- _Work to be completed_
Copy out every line exactly as given.

A run of records:
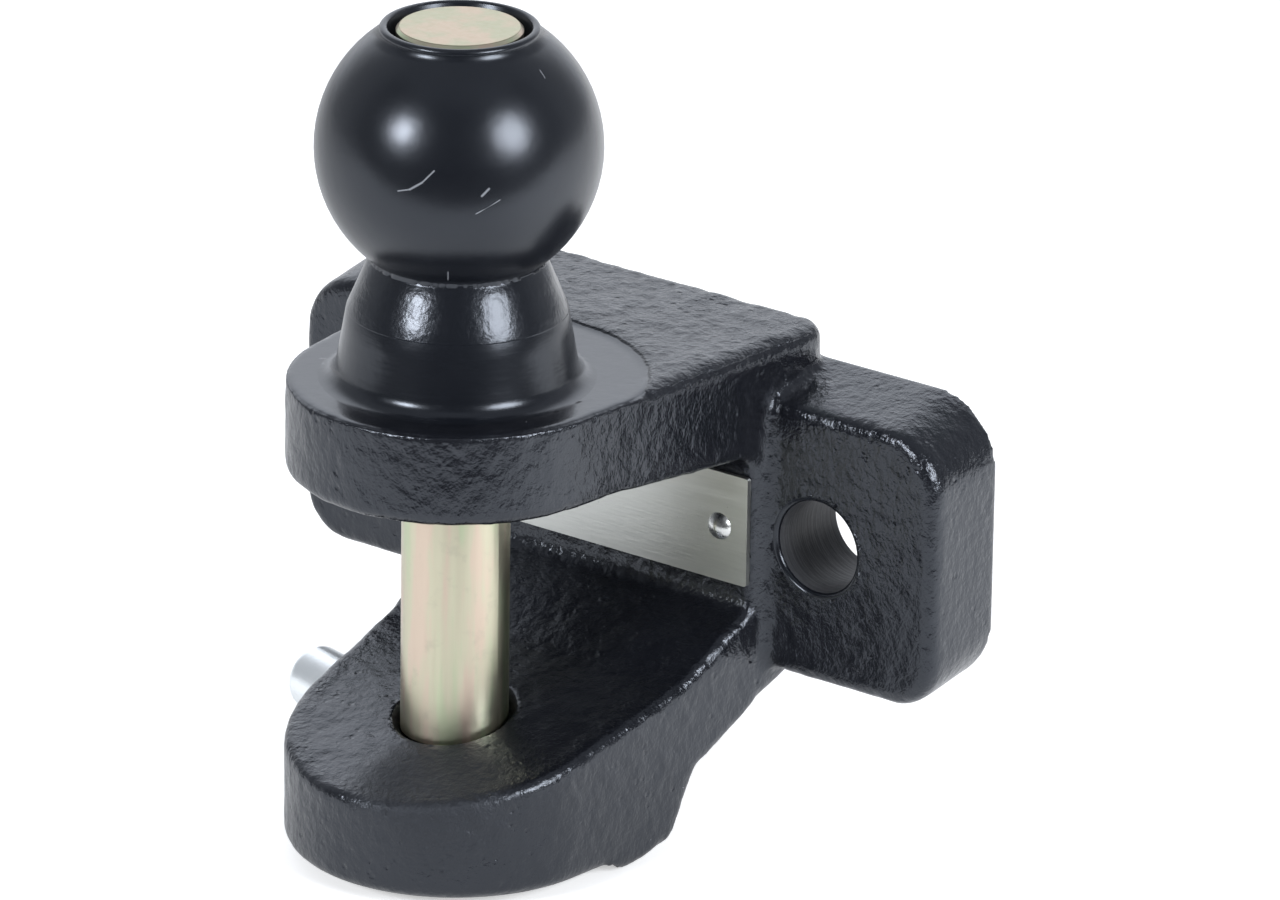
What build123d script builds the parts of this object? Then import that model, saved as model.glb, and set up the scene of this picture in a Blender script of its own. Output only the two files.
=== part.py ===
from build123d import *
import os
from math import cos, radians, sin, sqrt, tan

# Frame: millimetres, +Z up. The origin is the middle of the two bolt holes on the
# mounting face, which is the plane Y = 0 and faces +Y. The jaws reach out along -Y.

# Ball and neck
ball_diameter = 50.0
ball_height = 76.8            # ball centre above the bolt line
lip_height = 0.35             # rolled lip round the mouth of the ball's bore
lip_width = 1.3
neck_top_radius = 15.6
neck_step_radius = 19.3
neck_step_drop = 29.4         # from the ball centre to where the upper cone ends
neck_foot_radius = 21.5
neck_foot_fillet = 3.2
neck_groove_depth = 0.4       # tool line where ball and neck meet
neck_groove_width = 0.5

# Jaws, seen from above
pin_reach = 62.2              # pin axis in front of the mounting face
nose_radius = 29.8
jaw_flare = 5.5               # degrees that each side wall opens towards the flange
jaw_back_corner = 6.0         # corner radius where the side walls reach the mounting face

# Upper arm
deck_height = 35.4            # rough top of the upper arm
disc_depth = 0.7              # how far the turned disc lies below the rough top
disc_radius = 33.5
roof_height = 17.8            # underside of the upper arm at the pin
roof_flat_run = 6.0           # flat part of the roof behind the pin axis
roof_drop = 3.0               # how much lower the roof is at the web
roof_bend_radius = 60.0

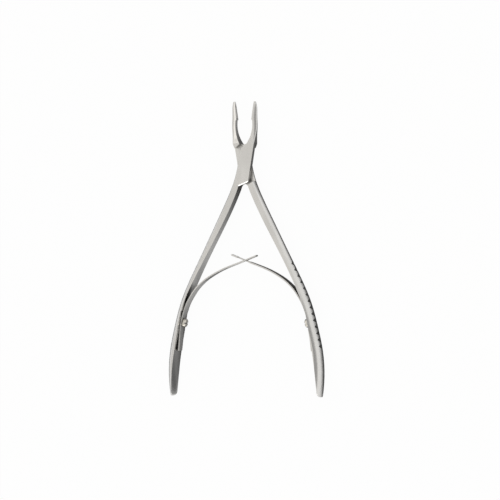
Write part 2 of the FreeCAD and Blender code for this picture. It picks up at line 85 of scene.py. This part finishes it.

- _Task output_
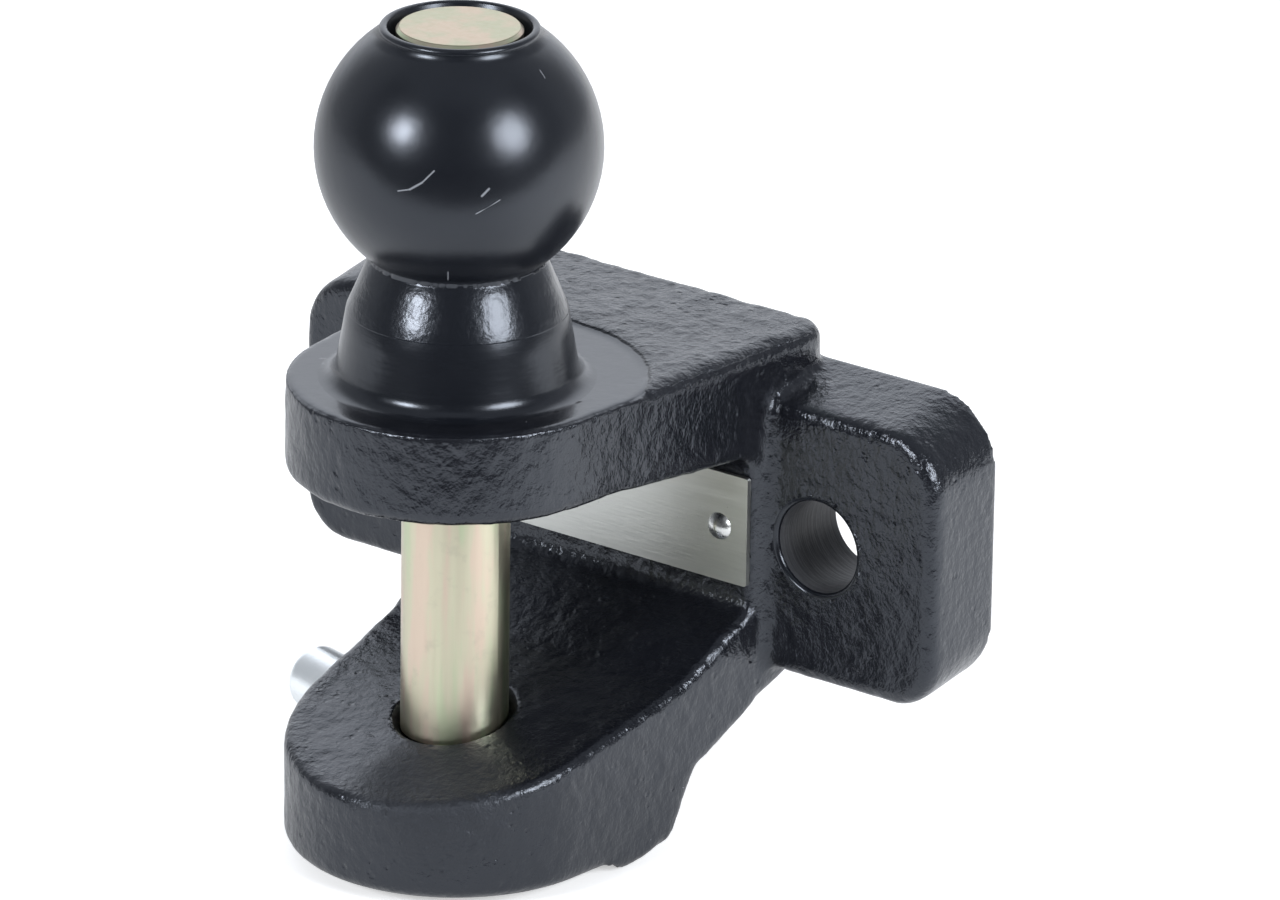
What build123d script builds the parts of this object? Then import that model, saved as model.glb, and set up the scene of this picture in a Blender script of its own. Output only the two files.
=== part.py ===
from build123d import *
import os
from math import cos, radians, sin, sqrt, tan

# Frame: millimetres, +Z up. The origin is the middle of the two bolt holes on the
# mounting face, which is the plane Y = 0 and faces +Y. The jaws reach out along -Y.

# Ball and neck
ball_diameter = 50.0
ball_height = 76.8            # ball centre above the bolt line
lip_height = 0.35             # rolled lip round the mouth of the ball's bore
lip_width = 1.3
neck_top_radius = 15.6
neck_step_radius = 19.3
neck_step_drop = 29.4         # from the ball centre to where the upper cone ends
neck_foot_radius = 21.5
neck_foot_fillet = 3.2
neck_groove_depth = 0.4       # tool line where ball and neck meet
neck_groove_width = 0.5

# Jaws, seen from above
pin_reach = 62.2              # pin axis in front of the mounting face
nose_radius = 29.8
jaw_flare = 5.5               # degrees that each side wall opens towards the flange
jaw_back_corner = 6.0         # corner radius where the side walls reach the mounting face

# Upper arm
deck_height = 35.4            # rough top of the upper arm
disc_depth = 0.7              # how far the turned disc lies below the rough top
disc_radius = 33.5
roof_height = 17.8            # underside of the upper arm at the pin
roof_flat_run = 6.0           # flat part of the roof behind the pin axis
roof_drop = 3.0               # how much lower the roof is at the web
roof_bend_radius = 60.0

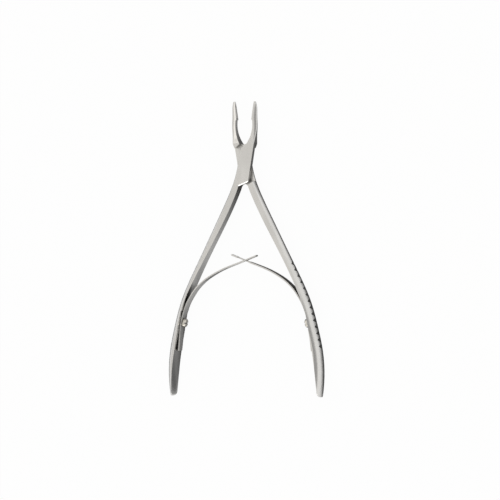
Write part 2 of the FreeCAD and Blender code for this picture. It picks up at line 85 of scene.py. This part finishes it.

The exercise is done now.